- Required work -
Set down exactly the lines from the one with "face_shell();" to the one with "depsgraph = bpy.context.evaluated_depsgraph_get()", both included, and no line outside that range.

- Provided data -
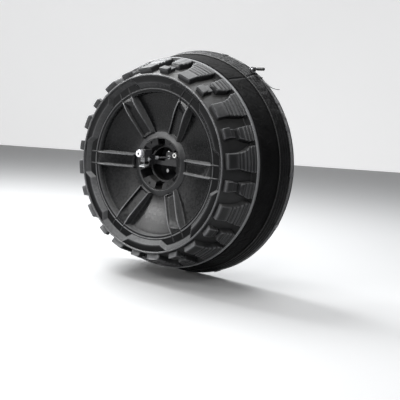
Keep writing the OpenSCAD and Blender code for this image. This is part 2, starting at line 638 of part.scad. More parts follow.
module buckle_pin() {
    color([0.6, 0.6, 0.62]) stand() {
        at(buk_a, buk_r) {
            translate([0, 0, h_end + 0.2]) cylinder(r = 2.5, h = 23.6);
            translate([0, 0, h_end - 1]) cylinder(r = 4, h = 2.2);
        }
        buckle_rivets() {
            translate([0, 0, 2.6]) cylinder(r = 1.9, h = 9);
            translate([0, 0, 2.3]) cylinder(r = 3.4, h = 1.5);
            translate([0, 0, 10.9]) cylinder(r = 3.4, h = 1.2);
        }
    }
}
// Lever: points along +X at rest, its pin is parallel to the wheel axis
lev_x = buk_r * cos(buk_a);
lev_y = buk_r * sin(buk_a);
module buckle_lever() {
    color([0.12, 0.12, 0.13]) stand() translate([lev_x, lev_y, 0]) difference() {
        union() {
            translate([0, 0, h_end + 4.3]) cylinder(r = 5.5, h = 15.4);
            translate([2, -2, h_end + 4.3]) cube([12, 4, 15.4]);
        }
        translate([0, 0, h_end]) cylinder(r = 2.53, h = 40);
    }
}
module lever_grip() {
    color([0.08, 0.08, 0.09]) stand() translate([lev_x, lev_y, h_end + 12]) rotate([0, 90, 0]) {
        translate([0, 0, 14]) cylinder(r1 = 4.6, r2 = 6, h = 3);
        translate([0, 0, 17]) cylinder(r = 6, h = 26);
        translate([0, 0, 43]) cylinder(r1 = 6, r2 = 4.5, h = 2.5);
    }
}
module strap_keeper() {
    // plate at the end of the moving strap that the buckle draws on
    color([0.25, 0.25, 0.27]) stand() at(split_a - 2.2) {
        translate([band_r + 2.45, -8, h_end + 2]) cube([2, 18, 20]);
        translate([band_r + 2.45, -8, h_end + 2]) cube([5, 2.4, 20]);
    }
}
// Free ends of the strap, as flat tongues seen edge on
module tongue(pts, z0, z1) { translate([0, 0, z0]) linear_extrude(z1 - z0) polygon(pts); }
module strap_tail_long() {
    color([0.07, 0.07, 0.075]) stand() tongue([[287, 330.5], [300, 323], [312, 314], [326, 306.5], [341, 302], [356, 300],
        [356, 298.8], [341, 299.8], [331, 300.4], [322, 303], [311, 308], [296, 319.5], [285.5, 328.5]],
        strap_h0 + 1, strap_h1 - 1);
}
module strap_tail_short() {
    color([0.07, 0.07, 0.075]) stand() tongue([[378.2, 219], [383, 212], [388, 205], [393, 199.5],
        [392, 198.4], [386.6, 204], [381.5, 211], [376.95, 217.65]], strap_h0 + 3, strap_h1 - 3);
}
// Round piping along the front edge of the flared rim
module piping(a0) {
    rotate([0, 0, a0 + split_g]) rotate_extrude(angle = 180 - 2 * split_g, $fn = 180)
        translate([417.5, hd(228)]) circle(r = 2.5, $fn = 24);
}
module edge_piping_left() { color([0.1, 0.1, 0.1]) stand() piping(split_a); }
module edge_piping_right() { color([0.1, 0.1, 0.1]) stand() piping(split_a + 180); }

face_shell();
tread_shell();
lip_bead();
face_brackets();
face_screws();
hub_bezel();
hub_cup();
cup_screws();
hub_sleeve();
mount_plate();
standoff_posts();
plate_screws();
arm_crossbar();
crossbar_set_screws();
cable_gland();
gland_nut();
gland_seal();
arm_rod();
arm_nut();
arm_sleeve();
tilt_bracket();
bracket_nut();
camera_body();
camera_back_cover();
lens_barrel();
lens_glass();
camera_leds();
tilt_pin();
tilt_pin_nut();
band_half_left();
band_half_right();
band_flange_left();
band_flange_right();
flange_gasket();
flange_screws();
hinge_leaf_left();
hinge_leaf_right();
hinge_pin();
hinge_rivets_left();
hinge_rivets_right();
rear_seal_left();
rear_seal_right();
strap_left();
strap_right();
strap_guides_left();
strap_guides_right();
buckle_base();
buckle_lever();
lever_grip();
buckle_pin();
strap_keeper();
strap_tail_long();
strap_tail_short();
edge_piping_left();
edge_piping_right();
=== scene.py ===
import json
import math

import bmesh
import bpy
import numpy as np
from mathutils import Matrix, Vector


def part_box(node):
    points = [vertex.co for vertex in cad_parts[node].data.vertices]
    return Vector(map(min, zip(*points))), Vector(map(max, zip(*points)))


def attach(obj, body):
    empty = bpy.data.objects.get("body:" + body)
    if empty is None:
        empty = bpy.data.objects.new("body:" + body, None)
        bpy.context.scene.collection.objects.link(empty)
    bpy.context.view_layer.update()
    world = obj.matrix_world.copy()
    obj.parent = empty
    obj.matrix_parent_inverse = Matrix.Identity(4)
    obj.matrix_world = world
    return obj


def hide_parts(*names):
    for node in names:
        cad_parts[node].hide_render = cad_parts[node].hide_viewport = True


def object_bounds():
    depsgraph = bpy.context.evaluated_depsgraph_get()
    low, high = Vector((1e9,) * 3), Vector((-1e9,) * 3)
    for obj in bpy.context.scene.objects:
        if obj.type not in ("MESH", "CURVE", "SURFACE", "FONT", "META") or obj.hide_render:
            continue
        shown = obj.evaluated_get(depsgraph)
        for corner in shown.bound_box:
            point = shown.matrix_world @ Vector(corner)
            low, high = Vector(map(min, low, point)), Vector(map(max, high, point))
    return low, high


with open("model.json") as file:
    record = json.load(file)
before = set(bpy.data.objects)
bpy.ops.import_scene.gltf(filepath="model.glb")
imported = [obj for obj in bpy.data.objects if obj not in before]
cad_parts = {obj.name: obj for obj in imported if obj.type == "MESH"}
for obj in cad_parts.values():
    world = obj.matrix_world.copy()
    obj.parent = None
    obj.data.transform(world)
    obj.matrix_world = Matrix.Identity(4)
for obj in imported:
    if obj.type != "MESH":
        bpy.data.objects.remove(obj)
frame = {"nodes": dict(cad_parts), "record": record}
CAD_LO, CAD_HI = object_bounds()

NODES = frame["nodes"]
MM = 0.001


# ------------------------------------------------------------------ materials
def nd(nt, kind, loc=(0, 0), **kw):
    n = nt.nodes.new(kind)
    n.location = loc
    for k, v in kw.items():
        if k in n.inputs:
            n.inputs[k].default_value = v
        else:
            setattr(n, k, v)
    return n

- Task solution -
face_shell();
tread_shell();
lip_bead();
face_brackets();
face_screws();
hub_bezel();
hub_cup();
cup_screws();
hub_sleeve();
mount_plate();
standoff_posts();
plate_screws();
arm_crossbar();
crossbar_set_screws();
cable_gland();
gland_nut();
gland_seal();
arm_rod();
arm_nut();
arm_sleeve();
tilt_bracket();
bracket_nut();
camera_body();
camera_back_cover();
lens_barrel();
lens_glass();
camera_leds();
tilt_pin();
tilt_pin_nut();
band_half_left();
band_half_right();
band_flange_left();
band_flange_right();
flange_gasket();
flange_screws();
hinge_leaf_left();
hinge_leaf_right();
hinge_pin();
hinge_rivets_left();
hinge_rivets_right();
rear_seal_left();
rear_seal_right();
strap_left();
strap_right();
strap_guides_left();
strap_guides_right();
buckle_base();
buckle_lever();
lever_grip();
buckle_pin();
strap_keeper();
strap_tail_long();
strap_tail_short();
edge_piping_left();
edge_piping_right();
=== scene.py ===
import json
import math

import bmesh
import bpy
import numpy as np
from mathutils import Matrix, Vector


def part_box(node):
    points = [vertex.co for vertex in cad_parts[node].data.vertices]
    return Vector(map(min, zip(*points))), Vector(map(max, zip(*points)))


def attach(obj, body):
    empty = bpy.data.objects.get("body:" + body)
    if empty is None:
        empty = bpy.data.objects.new("body:" + body, None)
        bpy.context.scene.collection.objects.link(empty)
    bpy.context.view_layer.update()
    world = obj.matrix_world.copy()
    obj.parent = empty
    obj.matrix_parent_inverse = Matrix.Identity(4)
    obj.matrix_world = world
    return obj


def hide_parts(*names):
    for node in names:
        cad_parts[node].hide_render = cad_parts[node].hide_viewport = True


def object_bounds():
    depsgraph = bpy.context.evaluated_depsgraph_get()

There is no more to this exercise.